If you sell before loan is repaid:
- You stop claiming deduction from year of sale
- Previous years' benefits already claimed are safe (can't be reversed)
- Check capital gains tax implications
What About Home Loans Taken Before 1 April 2017?
Old section 80C limit was ₹1 lakh instead of ₹1.5 lakh:
- If still paying loan from pre-2017 → Check your bank statement for clarity
- Most modern loans follow ₹1.5 lakh rule
How Section 80C Deduction Differs From Section 24(b)
Key Difference: They reduce your taxable income in DIFFERENT ways.
- Section 80C: Only principal portion qualifies. Early years: minimal benefit. Later years: maximum benefit as you're paying more principal.
- Section 24(b): Only interest portion qualifies. Early years: maximum benefit as interest is highest.
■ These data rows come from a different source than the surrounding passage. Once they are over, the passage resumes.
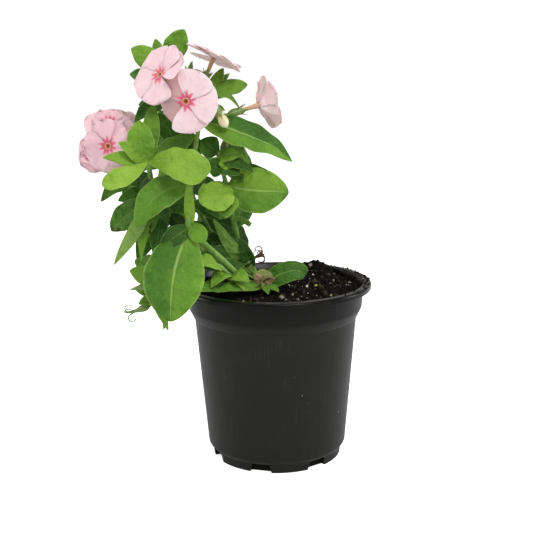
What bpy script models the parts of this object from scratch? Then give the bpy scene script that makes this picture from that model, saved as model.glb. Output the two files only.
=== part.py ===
# A garden phlox in a round nursery pot, with its soil, its leafy stems, its open blooms and a bud.
# Lengths in the tables are millimetres and angles are degrees. The origin is the middle of the
# pot's underside, +Z is up, and the front of the plant looks along -Y.
import math
import random

import bmesh
import bpy
from mathutils import Vector

MM = 0.001
GAP = 0.3  # clearance that neighbouring solids keep

# Pot
POT_HEIGHT = 102.0
LIP_RADIUS = 55.0
LIP_INNER_RADIUS = 50.5
LIP_HEIGHT = 3.8
BAND_RADIUS = 49.6
BAND_BOTTOM = 88.0
BODY_TOP_RADIUS = 46.5
BODY_TOP = 83.0
BODY_FOOT_RADIUS = 40.0
BODY_FOOT = 7.0
FOOT_RADIUS = 37.2
WALL = 1.4
BASE_THICKNESS = 1.6
POT_SIDES = 33
NOTCH_COUNT = 7
NOTCH_FIRST = -105.0  # heading of the notch just left of the front
NOTCH_WIDTH_FOOT = 13.5
NOTCH_WIDTH_TOP = 9.5
NOTCH_HEIGHT = 5.4

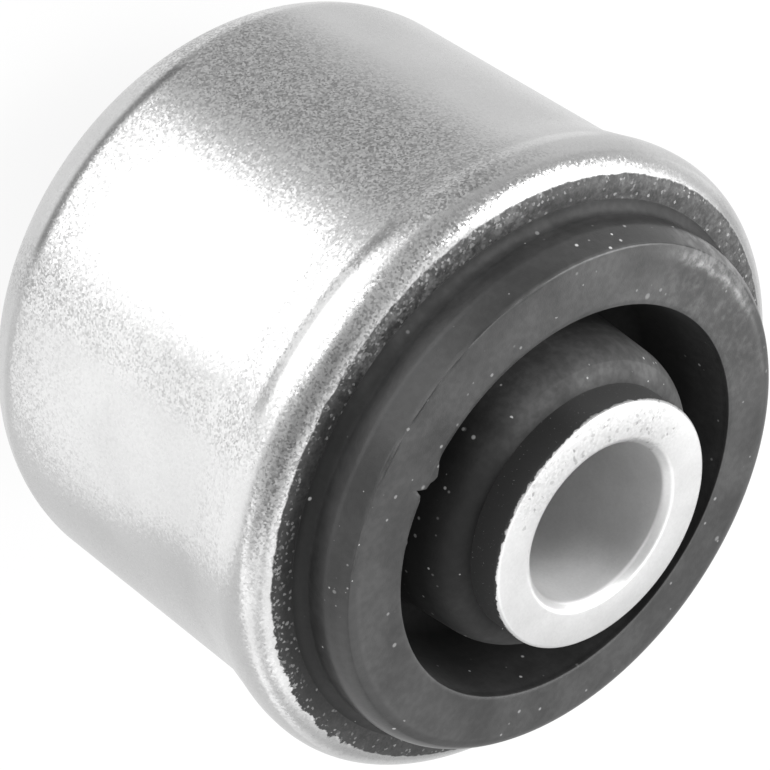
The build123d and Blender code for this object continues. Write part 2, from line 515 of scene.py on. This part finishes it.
class Surface:
    """Material of one piece: its nodes, and where each point lies about the bore."""

    def __init__(self, name):
        self.material = bpy.data.materials.new(name)
        self.material.use_nodes = True
        self.tree = self.material.node_tree
        self.coords = add(self.tree, "ShaderNodeTexCoord").outputs["Object"]
        self.x, self.y, self.z = add(self.tree, "ShaderNodeSeparateXYZ", {0: self.coords}).outputs
        squares = self.calc("MULTIPLY_ADD", self.x, self.x, self.product(self.y, self.y))
        self.radius = self.calc("SQRT", squares)

    def calc(self, operation, *values):
        """Output of a Math node."""
        return math_node(self.tree, operation, *values)

    def product(self, value, *others):
        """Product of values or masks."""
        for other in others:
            value = self.calc("MULTIPLY", value, other)
        return value

    def most(self, value, *others):
        """Largest of values or masks."""
        for other in others:
            value = self.calc("MAXIMUM", value, other)
        return value

    def step(self, value, low, high, start=0.0, end=1.0):
        """Smooth step of a value from one range to another."""
        return span(self.tree, value, low, high, start, end)

    def band(self, value, centre, half, soft):
        """One where a value lies within a half width of a centre, fading over the soft distance."""
        away = self.calc("ABSOLUTE", self.calc("SUBTRACT", value, centre))
        return self.step(away, half + soft, half)

    def sector(self, centre, half, soft):
        """One inside a sector about the bore, fading over its soft edges. Angles in degrees."""
        turn = math.radians(centre)
        along = self.calc("MULTIPLY_ADD", self.x, math.cos(turn), self.product(self.y, math.sin(turn)))
        across = self.calc("MULTIPLY_ADD", self.x, -math.sin(turn), self.product(self.y, math.cos(turn)))
        away = self.calc("ABSOLUTE", self.calc("ARCTAN2", across, along))
        return self.step(away, math.radians(half + soft), math.radians(half))

    def noise(self, scale, detail, roughness=0.5):
        """Value of a noise over this piece."""
        return noise(self.tree, self.coords, scale, detail, roughness)

    def effect(self, group, **inputs):
        """Shared effect placed on this piece, with its own values."""
        return place(self.tree, group, Vector=self.coords, **inputs)

    def mix(self, mask, first, second):
        """Colour that goes from the first to the second with a mask."""
        return blend_colour(self.tree, mask, first, second)

    def shade(self, colour, factor, *masks):
        """Colour multiplied by a factor where all the masks are one."""
        changed = vector_node(self.tree, "MULTIPLY", colour, (factor,) * 3)
        return self.mix(self.product(*masks), colour, changed)

    def finished(self, **sockets):
        """The material, with these sockets of its shader linked."""
        shader = self.tree.nodes["Principled BSDF"]
        for key, value in sockets.items():
            self.tree.links.new(value, shader.inputs[key.replace("_", " ")])
        return self.material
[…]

Later years: declining benefit.
Why this matters: An 8% loan is effectively 5.6% after 30% tax benefit. Over 20 years, you save ₹25-40+ lakhs in taxes!
Updated Rules for 2026 (No Recent Changes)
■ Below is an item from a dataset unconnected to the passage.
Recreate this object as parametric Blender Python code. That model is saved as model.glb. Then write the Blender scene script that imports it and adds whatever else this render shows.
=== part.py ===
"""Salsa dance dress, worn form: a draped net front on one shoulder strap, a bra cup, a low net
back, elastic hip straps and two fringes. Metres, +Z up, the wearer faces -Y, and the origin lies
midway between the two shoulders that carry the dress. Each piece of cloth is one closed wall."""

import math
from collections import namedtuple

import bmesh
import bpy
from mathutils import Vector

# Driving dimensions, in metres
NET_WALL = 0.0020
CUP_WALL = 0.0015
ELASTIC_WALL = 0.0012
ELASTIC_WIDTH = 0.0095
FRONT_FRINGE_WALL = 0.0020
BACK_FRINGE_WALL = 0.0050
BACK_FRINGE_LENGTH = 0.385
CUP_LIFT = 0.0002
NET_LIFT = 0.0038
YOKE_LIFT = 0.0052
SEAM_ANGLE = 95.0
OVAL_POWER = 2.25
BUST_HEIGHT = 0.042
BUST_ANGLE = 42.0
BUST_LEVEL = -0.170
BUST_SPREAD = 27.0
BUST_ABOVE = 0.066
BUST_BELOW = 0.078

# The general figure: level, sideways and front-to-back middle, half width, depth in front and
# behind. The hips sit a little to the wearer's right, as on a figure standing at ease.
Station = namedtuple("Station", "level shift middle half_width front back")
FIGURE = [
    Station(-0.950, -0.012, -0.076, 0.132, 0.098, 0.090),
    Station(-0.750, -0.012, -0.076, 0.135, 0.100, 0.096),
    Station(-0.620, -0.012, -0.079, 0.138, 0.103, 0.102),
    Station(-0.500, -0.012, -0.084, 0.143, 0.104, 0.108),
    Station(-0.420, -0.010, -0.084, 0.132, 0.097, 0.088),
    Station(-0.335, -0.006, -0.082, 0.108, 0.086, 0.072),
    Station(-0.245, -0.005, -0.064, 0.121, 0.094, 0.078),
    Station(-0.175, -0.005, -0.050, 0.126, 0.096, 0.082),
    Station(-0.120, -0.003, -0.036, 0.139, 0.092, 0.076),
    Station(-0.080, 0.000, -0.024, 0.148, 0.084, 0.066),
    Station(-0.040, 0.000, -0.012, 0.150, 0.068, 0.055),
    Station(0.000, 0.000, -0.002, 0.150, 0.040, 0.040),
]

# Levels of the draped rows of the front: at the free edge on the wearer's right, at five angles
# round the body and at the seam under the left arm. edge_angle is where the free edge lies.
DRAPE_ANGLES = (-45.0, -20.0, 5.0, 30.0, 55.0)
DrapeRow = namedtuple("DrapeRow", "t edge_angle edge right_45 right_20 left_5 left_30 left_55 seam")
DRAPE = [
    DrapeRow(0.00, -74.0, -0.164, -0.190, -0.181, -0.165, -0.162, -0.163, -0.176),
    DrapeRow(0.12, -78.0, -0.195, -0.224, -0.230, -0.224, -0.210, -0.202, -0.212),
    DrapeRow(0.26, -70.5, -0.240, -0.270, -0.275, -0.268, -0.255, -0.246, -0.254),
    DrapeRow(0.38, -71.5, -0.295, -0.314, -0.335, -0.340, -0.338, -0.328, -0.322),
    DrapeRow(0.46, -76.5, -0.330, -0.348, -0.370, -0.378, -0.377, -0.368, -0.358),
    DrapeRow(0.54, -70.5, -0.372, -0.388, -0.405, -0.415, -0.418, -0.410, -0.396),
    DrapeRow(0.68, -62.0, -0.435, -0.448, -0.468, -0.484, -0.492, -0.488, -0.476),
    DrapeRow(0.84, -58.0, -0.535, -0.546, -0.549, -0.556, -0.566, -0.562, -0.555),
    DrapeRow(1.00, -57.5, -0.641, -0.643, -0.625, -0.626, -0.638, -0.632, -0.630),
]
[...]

As of February 2026, there are no major changes to Section 80C or 24(b) rules. The limits remain:
- Section 80C: ₹1.5 lakh (since April 2017)
- Section 24(b): ₹2 lakh for self-occupied (no recent change)
Always check with a CA or tax professional to ensure you're claiming correctly for your specific situation, as tax laws can change.